While there are several portfolios in the $1 billion range that could hit the block this year, it’s unlikely any would approach last year’s mega-deals. Investor demand and fundamentals remain strong, however, and market pros expect portfolio and property trading to remain robust.
In fact, while sales of office, retail and hotel properties slowed down in last year’s second half amid global market turmoil and economic concerns, the industrial sector steamrolled through. Some $11.9 billion of sales closed from July through December, topping the first half by 85%.
“It has really been a great time for the industrial market,” said Fraker. “The debt markets are favorable, we have the best fundamentals I’ve seen in my career, and the asset class is popular.” He added, “We expect big volume this year, but not as many mega-sized deals.”
Ward Fitzgerald, Exeter’s chief executive, echoed that sentiment. “Last year was peak,” he said. “I expect sales volume in 2016 to be off.” But, Fitzgerald added: “Industrial is still in vogue, along with multi-family, because it has the best long-term [leasing] demand profile, and demand always drives long-term performance.

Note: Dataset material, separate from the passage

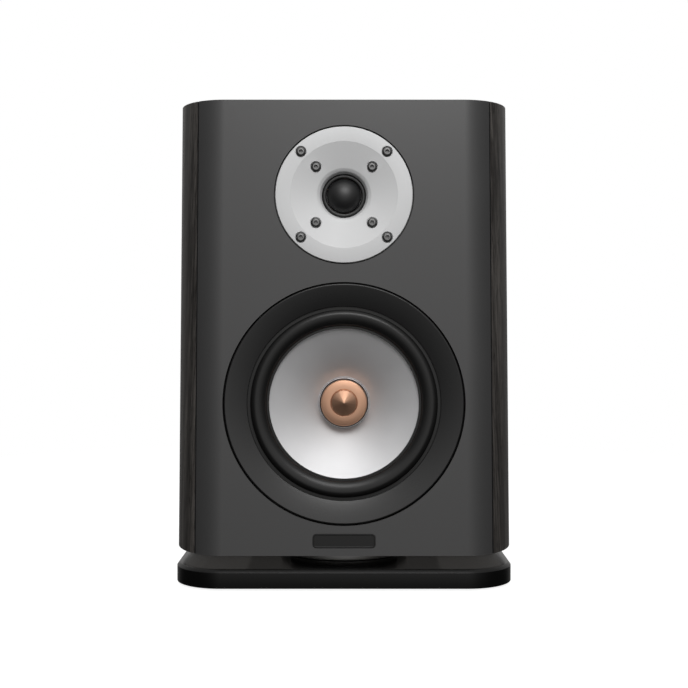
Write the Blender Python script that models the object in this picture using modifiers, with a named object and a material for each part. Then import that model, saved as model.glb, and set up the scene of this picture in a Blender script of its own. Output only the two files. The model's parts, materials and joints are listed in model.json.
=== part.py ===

No amount of supply built can deter performance when strong demand exists over a series of years.”
Fitzgerald said industrial property values will continue to go up because rental growth will be “strong every year for the next 3-5 years.”
The trend toward e-commerce has been a major factor in transforming the industrial sector from a niche specialty to a major asset class. Along with the economic recovery and a rebound in U.S. manufacturing, it has helped fuel widespread improvement in fundamentals.
Nationally, the occupancy rate for warehouses climbed 50 bp last year to finish at 90.3%, while rents climbed 1.8% to $4.98/sf, according to REIS.
Meanwhile, of the 47 markets the New York research firm studied, 28 finished the year with occupancy gains. All 47 saw rent increases in the fourth quarter.
“The industrial market draws far less attention from investors and developers than other markets such as apartment and office, yet its consistency in demand and rent growth earns it top honor as the safest real estate investment,” Barbara Byrne Denham, a REIS economist, wrote in a Jan. 15 report. “We remain optimistic that the industrial market will continue to improve at the same steady rate going forward.”
Buyers hungry for yield continued to reach beyond major markets and seek value-added plays last year. The average capitalization rate nationally was 6.8% at yearend, down 10 bp from 2014, according to Real Capital Analytics, which includes entity-level mergers and deals as small as $2.5 million.
CBRE’s Fraker said that while demand is still most intense in top markets — such as Southern California, where yields have dipped to 4.5% — investors are increasingly interested in distribution hubs that are well- placed in the supply chain, where yields can be 100-200 bp higher. Examples are Memphis, where FedEx centers its operations, and Louisville, a major UPS hub.
“There was decent activity in every market last year,” Fraker said. “Many investors broadened their definitions of top-tier markets.”
In the brokerage sweepstakes, excluding mergers and acquisitions, Eastdil finished second with $2.1 billion of deals, down from $2.4 billion the previous year.
Cushman & Wakefield finished third, with $1.2 billion of sales. In September, DTZ acquired the old Cushman and retained the Cushman name for the merged firm. Its total represents sales brokered by DTZ before the merger plus the combined firm’s volume for the last four months of the year. The pre-merger Cushman had $986.6 million of industrial sales, good for fifth place. On a pro- forma basis, the merged firm had a total of $2.2 billion, or a 12.8% share of brokered sales, just above Eastdil’s 12.3%.
JLL finished fourth with $1 billion, a 4% increase over 2014, while sixth-place HFF saw a 68% jump in sales to $817 million.